Deborah Shepherd, executive director of the Family Violence Project in Augusta, said change will occur only as the community becomes more involved by reporting suspected violence and encouraging victims to seek help.

“Everyone needs to step up to the plate,” she said. “You can’t just leave it to law enforcement and advocates.”

Shepherd added: “Domestic violence is tragic and unjustifiable. We feel outrage and sorrow for Jillian’s family and for those impacted by her murder.”

Held without bail

On Monday, Pillsbury softly said, “Yes, I do,” when Superior Court Justice Michaela Murphy asked if he understood the charge against him and the minimum 25-year prison sentence if convicted. As he was leaving the courthouse, Pillsbury told a reporter he had no comment. Attorney James Lawley represented Pillsbury at the hearing and offered no comment on the case.

Murphy ordered Pillsbury to be held without bail until a hearing tentatively scheduled for 9 a.m. Friday. Stokes said the state would seek to have Pillsbury held without bail through his trial.

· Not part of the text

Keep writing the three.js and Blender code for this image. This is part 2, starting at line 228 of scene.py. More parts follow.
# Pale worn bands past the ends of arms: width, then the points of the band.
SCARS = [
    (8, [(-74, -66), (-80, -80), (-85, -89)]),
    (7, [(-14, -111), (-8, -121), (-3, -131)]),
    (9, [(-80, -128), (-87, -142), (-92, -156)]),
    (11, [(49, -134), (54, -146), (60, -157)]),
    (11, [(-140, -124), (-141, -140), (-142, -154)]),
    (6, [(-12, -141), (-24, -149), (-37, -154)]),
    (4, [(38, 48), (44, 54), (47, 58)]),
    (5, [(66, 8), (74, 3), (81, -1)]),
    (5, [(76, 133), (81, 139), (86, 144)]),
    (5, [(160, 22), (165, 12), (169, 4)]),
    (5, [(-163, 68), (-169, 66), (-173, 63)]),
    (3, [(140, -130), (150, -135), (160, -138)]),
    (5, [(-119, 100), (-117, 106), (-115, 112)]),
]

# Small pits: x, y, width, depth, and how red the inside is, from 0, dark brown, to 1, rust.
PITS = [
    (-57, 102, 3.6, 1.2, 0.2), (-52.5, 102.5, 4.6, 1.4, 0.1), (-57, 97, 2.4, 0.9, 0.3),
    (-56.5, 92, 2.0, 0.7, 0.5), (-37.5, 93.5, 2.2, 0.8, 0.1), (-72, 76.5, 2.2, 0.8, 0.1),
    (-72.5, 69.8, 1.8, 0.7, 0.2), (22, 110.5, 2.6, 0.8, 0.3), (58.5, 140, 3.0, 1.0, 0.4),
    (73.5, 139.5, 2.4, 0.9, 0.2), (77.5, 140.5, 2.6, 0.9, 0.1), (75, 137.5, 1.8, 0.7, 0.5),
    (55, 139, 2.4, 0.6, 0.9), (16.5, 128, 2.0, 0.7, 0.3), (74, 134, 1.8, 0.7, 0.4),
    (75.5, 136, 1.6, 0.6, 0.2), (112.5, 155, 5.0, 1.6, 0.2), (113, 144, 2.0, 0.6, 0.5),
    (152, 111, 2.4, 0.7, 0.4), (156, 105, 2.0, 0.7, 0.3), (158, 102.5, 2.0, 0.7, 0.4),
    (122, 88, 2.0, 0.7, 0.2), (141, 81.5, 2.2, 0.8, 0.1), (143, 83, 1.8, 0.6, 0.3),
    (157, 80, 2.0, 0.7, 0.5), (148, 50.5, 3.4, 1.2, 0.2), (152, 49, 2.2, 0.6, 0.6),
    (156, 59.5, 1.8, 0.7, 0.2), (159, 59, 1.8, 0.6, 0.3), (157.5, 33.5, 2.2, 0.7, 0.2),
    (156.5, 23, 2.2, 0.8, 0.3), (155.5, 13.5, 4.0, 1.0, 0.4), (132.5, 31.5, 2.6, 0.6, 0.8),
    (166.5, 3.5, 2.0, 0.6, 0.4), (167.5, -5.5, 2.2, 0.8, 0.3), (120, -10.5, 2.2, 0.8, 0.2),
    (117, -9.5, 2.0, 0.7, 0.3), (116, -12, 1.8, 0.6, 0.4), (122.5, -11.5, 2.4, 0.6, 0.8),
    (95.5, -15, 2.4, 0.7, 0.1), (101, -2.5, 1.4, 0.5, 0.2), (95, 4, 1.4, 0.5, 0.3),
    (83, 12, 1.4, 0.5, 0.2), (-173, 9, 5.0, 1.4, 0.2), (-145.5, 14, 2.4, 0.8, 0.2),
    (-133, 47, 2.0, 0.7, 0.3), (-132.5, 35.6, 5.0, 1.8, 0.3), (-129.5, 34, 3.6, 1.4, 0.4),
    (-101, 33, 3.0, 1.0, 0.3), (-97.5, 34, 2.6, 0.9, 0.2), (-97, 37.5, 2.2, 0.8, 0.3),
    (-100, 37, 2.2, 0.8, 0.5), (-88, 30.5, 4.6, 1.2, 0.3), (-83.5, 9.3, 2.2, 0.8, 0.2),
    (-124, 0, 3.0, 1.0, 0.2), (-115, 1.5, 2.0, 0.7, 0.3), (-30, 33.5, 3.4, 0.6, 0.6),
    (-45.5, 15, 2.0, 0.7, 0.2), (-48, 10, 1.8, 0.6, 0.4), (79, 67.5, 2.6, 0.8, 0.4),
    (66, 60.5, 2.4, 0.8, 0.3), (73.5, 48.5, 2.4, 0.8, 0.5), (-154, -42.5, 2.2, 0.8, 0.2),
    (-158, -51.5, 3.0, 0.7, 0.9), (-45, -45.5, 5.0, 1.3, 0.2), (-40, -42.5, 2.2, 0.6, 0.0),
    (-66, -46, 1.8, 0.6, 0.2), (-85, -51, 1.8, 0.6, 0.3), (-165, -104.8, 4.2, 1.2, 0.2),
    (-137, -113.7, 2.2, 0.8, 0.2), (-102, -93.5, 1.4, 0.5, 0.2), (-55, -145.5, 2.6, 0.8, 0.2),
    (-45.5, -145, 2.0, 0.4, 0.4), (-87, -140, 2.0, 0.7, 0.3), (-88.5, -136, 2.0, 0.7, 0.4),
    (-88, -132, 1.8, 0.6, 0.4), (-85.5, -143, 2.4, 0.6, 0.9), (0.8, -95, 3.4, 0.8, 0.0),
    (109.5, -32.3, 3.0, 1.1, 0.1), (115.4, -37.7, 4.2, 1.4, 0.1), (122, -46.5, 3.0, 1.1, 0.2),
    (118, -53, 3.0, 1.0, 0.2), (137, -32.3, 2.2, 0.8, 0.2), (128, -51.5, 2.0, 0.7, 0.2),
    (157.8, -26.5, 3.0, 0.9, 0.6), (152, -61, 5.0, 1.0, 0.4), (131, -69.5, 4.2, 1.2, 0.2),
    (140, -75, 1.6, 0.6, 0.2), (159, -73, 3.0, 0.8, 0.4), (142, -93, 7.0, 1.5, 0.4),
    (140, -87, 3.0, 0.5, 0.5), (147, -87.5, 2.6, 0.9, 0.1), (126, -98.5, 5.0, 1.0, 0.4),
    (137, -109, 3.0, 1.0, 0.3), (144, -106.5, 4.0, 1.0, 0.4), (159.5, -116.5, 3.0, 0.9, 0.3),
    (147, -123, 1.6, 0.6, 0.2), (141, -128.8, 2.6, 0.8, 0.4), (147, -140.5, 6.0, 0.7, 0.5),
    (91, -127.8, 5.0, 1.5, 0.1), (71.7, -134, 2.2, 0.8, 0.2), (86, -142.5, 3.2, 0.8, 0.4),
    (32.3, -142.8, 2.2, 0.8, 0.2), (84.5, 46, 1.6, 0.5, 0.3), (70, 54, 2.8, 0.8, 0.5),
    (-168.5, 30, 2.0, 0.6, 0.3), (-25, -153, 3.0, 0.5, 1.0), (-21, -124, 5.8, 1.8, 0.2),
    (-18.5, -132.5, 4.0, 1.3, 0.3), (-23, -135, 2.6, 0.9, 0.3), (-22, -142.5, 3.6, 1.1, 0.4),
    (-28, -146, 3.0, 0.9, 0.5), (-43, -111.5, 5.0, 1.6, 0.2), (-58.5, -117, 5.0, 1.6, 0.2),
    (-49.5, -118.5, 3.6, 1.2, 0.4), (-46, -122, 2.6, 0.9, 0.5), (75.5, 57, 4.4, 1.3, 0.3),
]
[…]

Tall and lean with tightly cropped hair and beard, Pillsbury was wearing jailhouse orange, and shuffled into the courtroom in ankle shackles. A short row of surgical staples closed what appeared to be a small puncture wound on the left side of his neck. A large cast-like bandage covered a portion of his hand and extended halfway up to his elbow. There was a small flexible bandage over his left index finger. His unbandaged hand was shackled to his waist as he was moved in and out of the courthouse.